A Monte Carlo alternative to acceptance/rejection is to uniformly generate x values, average the resulting y = f(x) values to estimate the average height, and multiply that by the interval length to get the estimated area. I don't know R well enough, so here it is in Ruby to illustrate the algorithm:

def f(x)
  x ** -0.5
end

sum = 0.0
10000.times { sum += f(0.01 + 0.99 * rand) }
print (1.0 - 0.01) * (sum / 10000)

I'm getting results in the range 1.8 +/- 0.02

You can also improve the precision of your estimator by using antithetic random variates - for each x you generate, also use the symmetric x value mirrored about the median of the x's.

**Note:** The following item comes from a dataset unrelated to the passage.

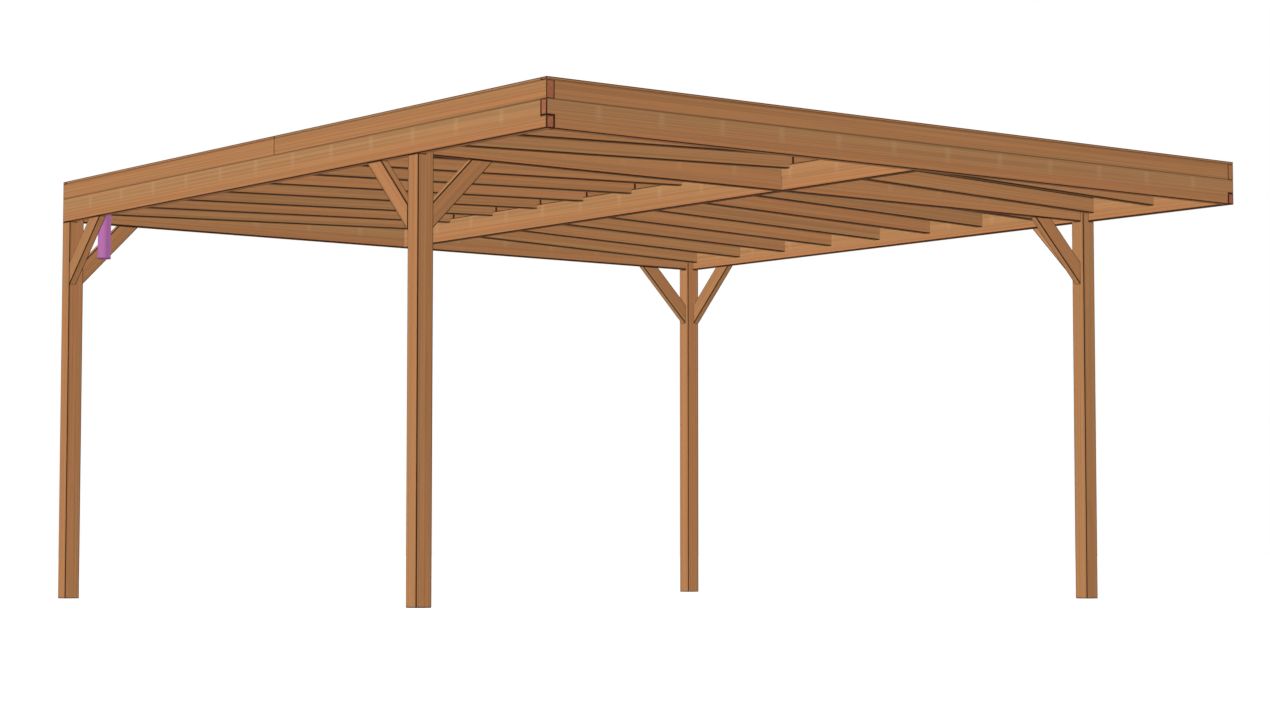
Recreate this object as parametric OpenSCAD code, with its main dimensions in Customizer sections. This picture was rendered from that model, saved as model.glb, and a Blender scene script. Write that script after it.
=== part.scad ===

Using @user20650's code for guidance for how to do this in R, you can estimate Pi / 2 as follows:

f <- function(x)    sqrt(1-x^2)
n <- 100000
a <- -1
b <- 1
range <- b-a
set.seed(5)
r <- replicate(1000, mean(f(runif(n,a,b))) * range)
hist(r)
summary(r)
#   Min. 1st Qu.  Median    Mean 3rd Qu.    Max. 
#  1.566   1.570   1.571   1.571   1.572   1.575 

No bounding function is needed for this approach, and generally it yields greater precision than the acceptance/rejection approach.